Shutdown shock

Flight International Comment, 8 October

Like the outbreak of a deadly virus in Southeast Asia or the eruption of a volcano in Iceland, the global aviation industry faces another sudden and apparently uncontrollable financial shock.
Only this time the economic calamity comes not from the natural world, but from a political system.
A domestic squabble over how to administer health insurance policies in the USA now threatens to entangle a separate debate over deficit spending  and with it destabilise the global economic system.
It is too soon to tell how an increasingly likely ­default on US public debt payments on 17 October will harm the global economy, but there is no doubt that the aviation industry will feel some of the pain.

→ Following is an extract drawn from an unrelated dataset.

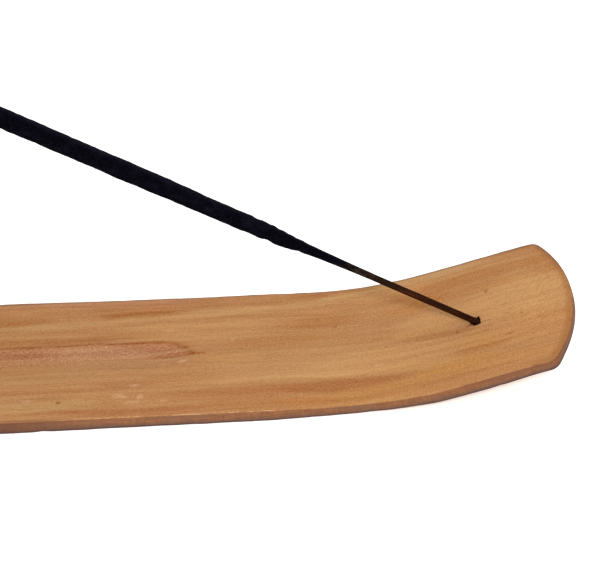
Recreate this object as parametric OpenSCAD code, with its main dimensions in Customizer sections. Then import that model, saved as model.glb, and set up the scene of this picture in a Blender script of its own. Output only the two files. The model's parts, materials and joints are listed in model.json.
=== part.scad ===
// Ski-shaped incense burner: a flat wooden board, bent up at one end, with a shallow groove for
// the ash and a slanted hole that holds one incense stick over it. Millimetres, +Z up. The origin
// is on the table under the middle of the board, and +X runs towards the raised end.

/* [Board] */
// Length of the board, from one end to the other
board_length = 254; // [220:1:320]
// Width of the board
board_width = 38; // [34:1:46]
// Thickness of the flat run where the bend starts
bend_thickness = 2.9; // [2.6:0.1:4]
// Slope of the flat run's upper face, which thickens it towards the low end, in degrees
flat_slope = 0.6; // [0.2:0.1:1]
// Radius of the board's rounded ends, seen from above
end_radius = 30.7; // [27:0.1:60]
// How far the rounded ends' centres lie behind the board's middle line
end_offset = 1.7; // [0:0.1:2.5]
// Radius that blends each rounded end into the sides
corner_radius = 2.5; // [1:0.1:4]

/* [Raised end] */
// Bend radius of the upper face
upper_bend_radius = 100; // [90:1:110]
// Angle that the upper face rises to, in degrees
upper_rise = 18.4; // [17:0.1:19.5]
// Bend radius of the under face
under_bend_radius = 122.5; // [115:0.5:130]
// Angle that the under face rises to, in degrees
under_rise = 21.3; // [20.8:0.1:21.6]
// Length of the straight part of the upper face, beyond the bend
tip_straight = 29.6; // [27:0.1:31]

/* [Ash groove] */
// Width of the groove
groove_width = 8.4; // [6:0.1:12]
// Depth of the groove
groove_depth = 0.8; // [0.4:0.1:1]
// Radius of the wheel that cuts the groove, which sets how gently its ends run out
wheel_radius = 45; // [20:1:80]
// From the start of the bend to the groove's nearer end
groove_from_bend = 27.3; // [20:0.1:50]
// From the low end of the board to the groove's other end
groove_from_end = 20; // [12:1:40]

/* [Stick and its hole] */
// Angle of the stick above the table, in degrees
stick_angle = 32.3; // [28:0.1:40]
// From the middle of the hole's mouth to the tip of the raised end, along the upper face
hole_from_tip = 23.2; // [21:0.1:26]
// How far the hole lies in front of the board's middle line
hole_offset = 0.7; // [0:0.1:2]
// Depth of the hole along the stick
hole_depth = 3.2; // [2:0.1:3.4]
// Gap all round between the stick and the wall of its hole
hole_clearance = 0.07; // [0.03:0.01:0.1]
// Length of the whole stick
stick_length = 230; // [200:1:240]
// Diameter of the bamboo core
core_diameter = 1.46; // [1.3:0.02:1.6]
// Length of clean bamboo showing above the hole
clean_length = 30; // [20:1:35]
// Length of the thin smear where the coating begins
smear_length = 19; // [10:1:25]
// Length of the steep shoulder between the smear and the full coating
shoulder_length = 9; // [5:1:15]
// Diameter of the coating above its shoulder
coat_start_diameter = 3.5; // [3:0.05:4]
// Diameter of the coating over its upper half
coat_diameter = 4.05; // [3.6:0.05:4.5]

/* [Hidden] */

$fn = 360;
small_fn = 64;

// The bend, worked out from its start at x = 0 with the under face on the table
under_end = [under_bend_radius * sin(under_rise), under_bend_radius * (1 - cos(under_rise))];
under_dir = [cos(under_rise), sin(under_rise)];
bend_span = upper_bend_radius * (sin(upper_rise) + sin(flat_slope));
bend_climb = upper_bend_radius * (cos(flat_slope) - cos(upper_rise));
upper_dir = [cos(upper_rise), sin(upper_rise)];
upper_end = [bend_span, bend_thickness + bend_climb];
tip = upper_end + tip_straight * upper_dir;
// The end face is square to the upper face, so the lowest point of the tip reaches furthest out
down_dir = [sin(upper_rise), -cos(upper_rise)];
tip_thickness = -cross(tip - under_end, under_dir) / cross(down_dir, under_dir);
tip_reach = tip[0] + tip_thickness * down_dir[0];

bend_x = board_length / 2 - tip_reach;
flat_length = board_length / 2 + bend_x;
spare = 12;
reach = 2 * board_length;
// How far a blending circle runs past the lines it blends, so that they cross cleanly
blend_overlap = 0.002;

// The hole and the stick
mouth = tip - hole_from_tip * upper_dir;
core_radius = core_diameter / 2;
floor_gap = 0.02;
smear_thickness = 0.06;
smear_end_thickness = 0.4;
coat_growth_length = 60;
tip_cover = 1.5;
tip_round = 1.2;
core_chamfer = 0.2;
coat_end = stick_length - hole_depth;

// Everything above one face of the board, seen from the side: a sloping flat run, then a bend of
// the given radius that ends on a straight rise
module above_face(height, slope, radius, rise) {
    centre = [-radius * sin(slope), height + radius * cos(slope)];
    start = [0, height];
    end = centre + radius * [sin(rise), -cos(rise)];
    polygon([
        start - reach * [cos(slope), sin(slope)],
        start,
        end,
        end + reach * [cos(rise), sin(rise)],
        [0, 2 * reach]
    ]);
    translate(centre)
        circle(radius + blend_overlap);
}

// Outline of one end of the board, with its furthest point at the origin and the board towards -x
module end_outline() {
    centre = [-end_radius, end_offset];
    inner = end_radius - corner_radius;
    side_y = board_width / 2 - corner_radius;
    difference() {
        union() {
            translate(centre)
                circle(end_radius);
            translate([-reach, -reach / 2])
                square([reach - end_radius, reach]);
        }
        for (side = [-1, 1]) {
            y = side * side_y;
            blend = [centre[0] + sqrt(inner * inner - pow(y - end_offset, 2)), y];
            difference() {
                polygon([
                    blend,
                    blend + [0, side * spare],
                    blend + [spare, side * spare],
                    blend + (blend - centre) / inner * spare
                ]);
                translate(blend)
                    circle(corner_radius + blend_overlap, $fn = small_fn);
            }
        }
    }
}

module blank() {
    intersection() {
        translate([bend_x, 0, 0])
            rotate([90, 0, 0])
                linear_extrude(board_width, center = true)
                    difference() {
                        above_face(0, 0, under_bend_radius, under_rise);
                        above_face(bend_thickness, -flat_slope, upper_bend_radius, upper_rise);
                    }
        translate([bend_x + tip[0], 0, tip[1]])
            rotate([0, -upper_rise, 0])
                linear_extrude(reach, center = true)
                    end_outline();
        translate([-board_length / 2, 0, 0])
            linear_extrude(reach, center = true)
                mirror([1, 0])
                    end_outline();
    }
}

// Cutting edge of the wheel, drawn with its deepest point at the origin and the wheel towards +y
module wheel_edge() {
    edge_radius = (pow(groove_width / 2, 2) + pow(groove_depth, 2)) / (2 * groove_depth);
    intersection() {
        translate([0, edge_radius])
            circle(edge_radius);
        translate([-edge_radius, -blend_overlap])
            square([2 * edge_radius, 2 * groove_depth + blend_overlap]);
    }
}

// The wheel is plunged in at one end and drawn along the board to the other
module ash_groove() {
    run_out = sqrt(2 * wheel_radius * groove_depth - pow(groove_depth, 2));
    length = flat_length - groove_from_bend - groove_from_end - 2 * run_out;
    translate([bend_x, 0, bend_thickness])
        rotate([0, flat_slope, 0])
            translate([-groove_from_bend - run_out, 0, -groove_depth]) {
                for (x = [0, -length])
                    translate([x, 0, wheel_radius])
                        rotate([90, 0, 0])
                            rotate_extrude()
                                translate([wheel_radius + blend_overlap, 0])
                                    rotate(90)
                                        wheel_edge();
                rotate([90, 0, -90])
                    linear_extrude(length)
                        wheel_edge();
            }
}

// Puts its children on the stick's own axis: z = 0 at the mouth of the hole and +z up the stick
module on_stick_axis() {
    translate([bend_x + mouth[0], -hole_offset, mouth[1]])
        rotate([0, stick_angle - 90, 0])
            children();
}

module stick_hole() {
    on_stick_axis()
        translate([0, 0, -hole_depth])
            cylinder(r = core_radius + hole_clearance, h = hole_depth + spare, $fn = small_fn);
}

module tray() {
    color("#BC8A5A")
        difference() {
            blank();
            ash_groove();
            stick_hole();
        }
}

module bamboo_core() {
    bottom = floor_gap - hole_depth;
    top = coat_end - tip_cover;
    color("#3C2016")
        on_stick_axis()
            rotate_extrude($fn = small_fn)
                polygon([
                    [0, bottom],
                    [core_radius - core_chamfer, bottom],
                    [core_radius, bottom + core_chamfer],
                    [core_radius, top],
                    [0, top]
                ]);
}

module incense_coating() {
    shoulder = clean_length + smear_length;
    full = shoulder + shoulder_length;
    coat_radius = coat_diameter / 2;
    color("#17171C")
        on_stick_axis()
            difference() {
                rotate_extrude($fn = small_fn) {
                    polygon([
                        [0, clean_length],
                        [core_radius + smear_thickness, clean_length],
                        [core_radius + smear_end_thickness, shoulder],
                        [coat_start_diameter / 2, full],
                        [coat_radius, full + coat_growth_length],
                        [coat_radius, coat_end - tip_round],
                        [coat_radius - tip_round, coat_end - tip_round],
                        [coat_radius - tip_round, coat_end],
                        [0, coat_end]
                    ]);
                    intersection() {
                        translate([coat_radius - tip_round, coat_end - tip_round])
                            circle(tip_round);
                        square([coat_radius, coat_end]);
                    }
                }
                translate([0, 0, clean_length - spare])
                    cylinder(r = core_radius, h = coat_end - tip_cover - clean_length + spare);
            }
}

tray();
bamboo_core();
incense_coating();
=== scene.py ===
import json
from math import asin, cos, pi, radians, sin, sqrt, tan

import bmesh
import bpy
import numpy as np
from mathutils import Matrix, Vector, noise


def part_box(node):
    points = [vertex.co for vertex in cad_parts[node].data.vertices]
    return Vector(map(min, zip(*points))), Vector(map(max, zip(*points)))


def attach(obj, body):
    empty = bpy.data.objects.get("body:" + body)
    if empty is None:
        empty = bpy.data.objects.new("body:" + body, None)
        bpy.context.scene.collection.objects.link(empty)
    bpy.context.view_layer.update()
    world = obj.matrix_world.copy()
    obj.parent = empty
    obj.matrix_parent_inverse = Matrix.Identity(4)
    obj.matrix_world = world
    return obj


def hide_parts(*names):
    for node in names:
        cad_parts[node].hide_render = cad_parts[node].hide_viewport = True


# Ski-shaped incense burner: the looks of the board, the bamboo core and the incense paste.
# Lengths are worked out in millimetres and turned into metres when a mesh is made. On the board,
# s is the length along the upper face, from the start of its bend towards the raised end, y runs
# across the board, and depth goes down from the upper face, square to it.

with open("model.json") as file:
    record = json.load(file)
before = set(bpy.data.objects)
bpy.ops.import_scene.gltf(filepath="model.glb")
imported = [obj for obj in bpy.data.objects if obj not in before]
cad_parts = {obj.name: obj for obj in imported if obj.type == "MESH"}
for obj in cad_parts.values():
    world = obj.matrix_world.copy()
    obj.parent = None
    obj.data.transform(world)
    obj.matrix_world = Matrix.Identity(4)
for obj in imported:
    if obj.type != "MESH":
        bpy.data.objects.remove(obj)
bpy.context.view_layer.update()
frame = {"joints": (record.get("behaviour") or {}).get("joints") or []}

MM = 0.001

# ---------------------------------------------------------------- the board's measures (mm)
HALF_LENGTH, HALF_WIDTH, _ = np.array(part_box("tray")[1]) / MM
BEND_THICKNESS = 2.9
FLAT_SLOPE = radians(0.6)
UPPER_RADIUS = 100.0
UPPER_RISE = radians(18.4)
UNDER_RADIUS = 122.5
UNDER_RISE = radians(21.3)
TIP_STRAIGHT = 29.6
TIP_THICKNESS = 2.487
END_RADIUS = 30.7
END_OFFSET = 1.7
CORNER_RADIUS = 2.5
# Steps round each corner and round the end
CORNER_STEPS = 24
END_STEPS = 160

BEND_RUN = UPPER_RADIUS * (UPPER_RISE + FLAT_SLOPE)
S_TIP = BEND_RUN + TIP_STRAIGHT
BEND_X = (
    HALF_LENGTH
    - UPPER_RADIUS * (sin(UPPER_RISE) + sin(FLAT_SLOPE))
    - TIP_STRAIGHT * cos(UPPER_RISE)
    - TIP_THICKNESS * sin(UPPER_RISE)
)
S_LOW = -(HALF_LENGTH + BEND_X) / cos(FLAT_SLOPE)

# The groove's front wall is softer than its back wall, and its edge wavers a little
GROOVE_HALF_WIDTH = 4.25
GROOVE_DEPTH = 0.8
GROOVE_RUN_OUT = 8.46
GROOVE_NEAR = -27.3
GROOVE_FAR = S_LOW + 20.0
GROOVE_WAVER = 0.12
FRONT_STEEPNESS = 1.7
BACK_STEEPNESS = 3.4

# ---------------------------------------------------------------- the stick's measures (mm)
STICK_AXIS = Vector(frame["joints"][0]["axis"]).normalized()
CORE_RADIUS = 0.73
CORE_SWELLING = 0.03
CORE_CHAMFER = 0.2
FLOOR_GAP = 0.02
CLEAN_LENGTH = 30.0
COAT_OVERLAP = 1.5
COAT_END = 226.8
COAT_TIP_ROUND = 1.2
# Number of sides of the stick's pieces, and their steps along its length
CORE_SIDES = 48
CORE_STEP = 0.5
HIDDEN_STEP = 6.0
COAT_SIDES = 60
COAT_STEP = 0.42

# ---------------------------------------------------------------- the hole (mm)
HOLE_S = S_TIP - 23.2
HOLE_Y = -0.7
HOLE_RADIUS = 0.8
HOLE_DEPTH = 3.2
HOLE_BOTTOM_RING = 0.4
# Angle between the stick and the upper face
HOLE_TILT = UPPER_RISE + asin(STICK_AXIS.z)
# Half the side of the block of cells that is left open round the hole, and its cells per side
HOLE_BLOCK = 2.4
HOLE_CELLS = 16
# How much wider the mouth is than the hole, on the whole and at the least
MOUTH_FLARE = 0.1
LEAST_FLARE = 0.07
MOUTH_WOBBLE = 0.06
# The mouth's rim drops over the last share of the way from the block to the mouth
MOUTH_DROP = 0.16
MOUTH_ROUNDING = 0.1
# The mouth is torn wider at the front and is narrower towards the raised end
MOUTH_TEAR = 0.36
MOUTH_PINCH = 0.1
# A low lip stands round the mouth, and a splinter beside it
LIP_HEIGHT = 0.07
LIP_RADIUS = 1.75
LIP_SPREAD = 0.4
SPLINTER_AT = (HOLE_S + 0.92, HOLE_Y + 0.62)
SPLINTER_HEIGHT = 0.8
SPLINTER_SPREAD = 0.26
SPLINTER_SHADE = 0.34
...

So far, the impact of the government shutdown has been minimal. Keeping air traffic controllers and ­Transportation Security Administration workers on the job spares airlines from immediate suffering.
Thanks to a self-certification regime, it will be ­several weeks before the major OEMs, such as Boeing and Gulfstream, feel the impact of a government shutdown on efforts to certificate new aircraft programmes.
In the meantime, defence contractors may feel a pinch. The absence of government inspectors during the shutdown means no new aircraft products can be delivered to customers. Where the shutdown will hurt most is anywhere that the aviation industry depends solely on the government to keep commerce moving. In such a highly regulated industry there are many such intersections.
Nowhere are these more numerous than the web of repair stations and completion centres around the USA. Populated mostly by small businesses, this industry depends on frequent intervention by FAA inspectors to keep the process moving.
As bad as the shutdown is, the impact still pales in comparison to the prospect of a debt default by the US federal government. Few industries are more governed by global economic growth than the aviation industry, and a shock to the financial system as seismic as a government default could wreak havoc.
But what can the aviation industry do to minimise the risk of such politically driven economic instability?
The experience may push industry leaders to press harder for more outsourcing of government functions. If a broken political system makes government an ­unreliable partner, maybe it is time to re-think who is in charge.